We run ESX 4.0 on Dell R710s connecting back to an IBM N-Series SAN on FC.
This week we had a major outage due to a RedHat MySQL server falling over.
First off the server would not boot past virtual POST so - knowing it had an RDM disk I removed this from the configuration. The server then would boot to OS but everytime the RDM was reconnected it would either fall over or not boot.
I remembered we had farily recently expanded the space on this server and the RDM was now 300GB in size. However the space used was only 85% on the lun (255GB). Then I remembered block size limitations. The server was sitting on a vmfs partition with a 1MB block size (max 256GB). So I removed the RDM and svMotion'd the server to a datastore which had a 2MB block size, reconnected the RDM and the server booted fine.
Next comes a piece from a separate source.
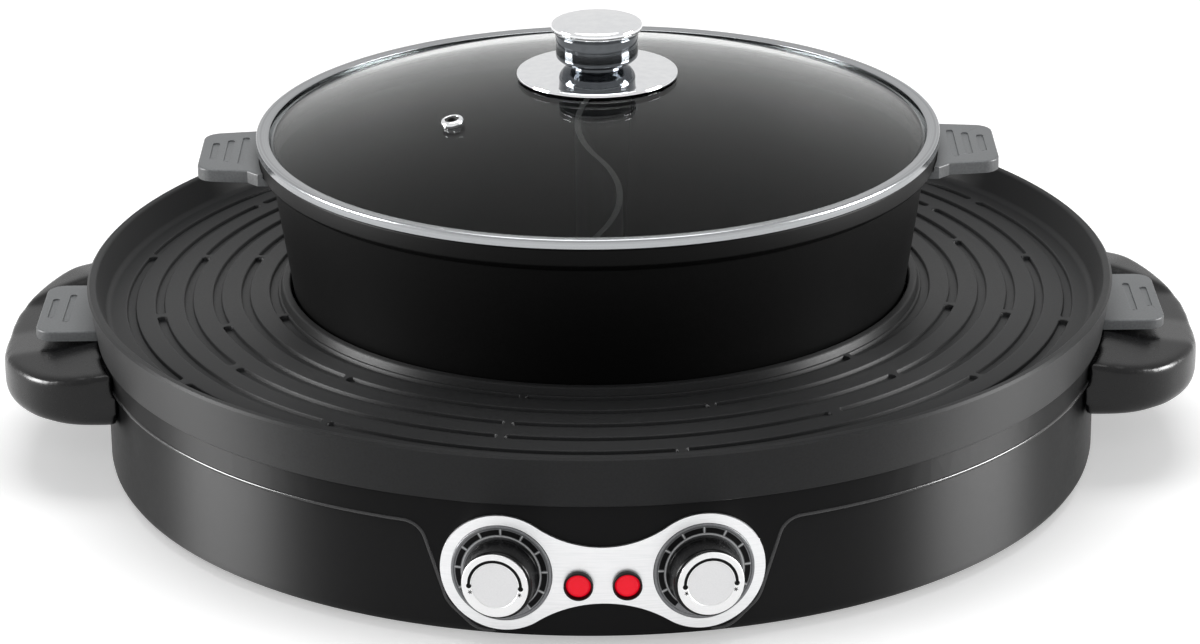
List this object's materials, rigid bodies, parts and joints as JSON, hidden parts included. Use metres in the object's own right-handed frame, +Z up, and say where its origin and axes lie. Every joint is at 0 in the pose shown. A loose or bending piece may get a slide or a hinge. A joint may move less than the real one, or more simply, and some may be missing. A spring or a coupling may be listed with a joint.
{
  "type": "electric hot pot with griddle",
  "caption": "Round electric hot pot: a divided pot with a domed glass lid, set in a grooved ring griddle on a heated base with side handles, dial knobs and indicator lamps.",
  "frame": {"origin": "on the pot's axis at the level of the table, between the feet", "axes": "+Z up, -Y towards the control panel, +X to the right as seen from the panel's side"},
  "size_m": [0.52, 0.4561, 0.195],
  "materials": {
    "black_enamel": "gloss black enamel",
    "black_gloss_plastic": "gloss black moulding",
    "zinc_steel": "zinc-plated sheet",
    "bright_reflector": "bright pressed sheet",
    "black_rubber": "matt black",
    "screw_steel": "plated steel",
    "heater_tube": "heat-darkened tube",
    "cast_plate": "cast, satin",
    "silver_fascia": "bright satin silver",
    "grey_dial": "graduated grey",
    "red_lens": "translucent red",
    "bulb_glass": "clear neon bulb",
    "brass_pin": "plated blade",
    "white_block": "cream ceramic",
    "wire_sleeve": "glass-fibre sleeve",
    "nonstick_griddle": "dark grey non-stick coat",
    "nonstick_pot": "black non-stick coat",
    "grey_grip": "satin mid grey",
    "lid_glass": "clear tempered",
    "lid_steel": "polished steel",
    "lid_chrome": "mirror chrome"
  },
  "bodies": {
    "base": {"base_drum": "black_enamel", "shoulder_ring": "black_gloss_plastic", "bottom_cover": "zinc_steel", "rubber_feet": "black_rubber", "foot_screws": "screw_steel", "cover_screws": "screw_steel", "reflector_pan": "bright_reflector", "griddle_heater": "heater_tube", "heater_brackets": "zinc_steel", "pot_hot_plate": "cast_plate", "pot_heater": "heater_tube", "pot_sensor": "cast_plate", "fascia_plate": "silver_fascia", "dial_left": "grey_dial", "dial_right": "grey_dial", "thermostat_left": "zinc_steel", "thermostat_right": "zinc_steel", "shaft_nuts": "screw_steel", "lamp_bezel_left": "black_gloss_plastic", "lamp_bezel_right": "black_gloss_plastic", "lamp_lens_left": "red_lens", "lamp_lens_right": "red_lens", "lamp_bulbs": "bulb_glass", "handle_left": "black_gloss_plastic", "handle_right": "black_gloss_plastic", "handle_screws": "screw_steel", "power_inlet": "black_gloss_plastic", "inlet_pins": "brass_pin", "inlet_screws": "screw_steel", "terminal_block": "white_block", "thermal_fuse": "white_block", "wire_leads": "wire_sleeve"},
    "left_knob": {"knob_left": "black_gloss_plastic", "knob_face_left": "silver_fascia", "control_shaft_left": "screw_steel"},
    "right_knob": {"knob_right": "black_gloss_plastic", "knob_face_right": "silver_fascia", "control_shaft_right": "screw_steel"},
    "griddle": {"griddle_pan": "nonstick_griddle", "griddle_ear_left": "grey_grip", "griddle_ear_right": "grey_grip", "griddle_ear_screws": "screw_steel"},
    "pot": {"pot_shell": "nonstick_pot", "pot_divider": "nonstick_pot", "pot_ear_left": "grey_grip", "pot_ear_right": "grey_grip", "pot_ear_screws": "screw_steel"},
    "lid": {"lid_glass": "lid_glass", "lid_rim": "lid_steel", "lid_flange": "lid_chrome", "lid_knob": "lid_chrome", "lid_knob_cap": "lid_chrome", "lid_washer": "black_rubber", "lid_screw": "screw_steel", "vent_eyelet": "lid_chrome", "vent_grommet": "black_rubber"}
  },
  "joints": [
    {"name": "griddle_lift", "type": "slide", "parent": "base", "child": "griddle", "axis": [0, 0, 1], "range_m": [0, 0.12]},
    {"name": "pot_lift", "type": "slide", "parent": "griddle", "child": "pot", "axis": [0, 0, 1], "range_m": [0, 0.15]},
    {"name": "lid_lift", "type": "slide", "parent": "pot", "child": "lid", "axis": [0, 0, 1], "range_m": [0, 0.1]},
    {"name": "left_knob_turn", "type": "hinge", "parent": "base", "child": "left_knob", "pos_m": [-0.03999, -0.2143, 0.0323], "axis": [0.1834, 0.983, 0], "range_deg": [0, 270]},
    {"name": "right_knob_turn", "type": "hinge", "parent": "base", "child": "right_knob", "pos_m": [0.03999, -0.2143, 0.0323], "axis": [-0.1834, 0.983, 0], "range_deg": [0, 270]}
  ]
}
After a DB consistency check we were back up and running.
So from this fault investigation I went on to read the whitepaper maximums document
http://www.vmware.com/pdf/vsphere4/r40/vsp_40_config_max.pdf
which to be honest- had vague information on RDMs
and then I found VMware KB
which surprising to me, clearly states the RDM pointer files are affected by vmfs block sizes.
However there is a difference of opinion in this thread
And looking further at my own environment, we have multiple running production server with connected RDMs which are in excess in size to the stated block size limits.
I need defined clarity on this because as it sits we could have many production machines in an unstable state, or I am simply left with no explanation for the disk lock we witnessed and an outage which caused a substantial loss to the business.
regards
wolfsonmicro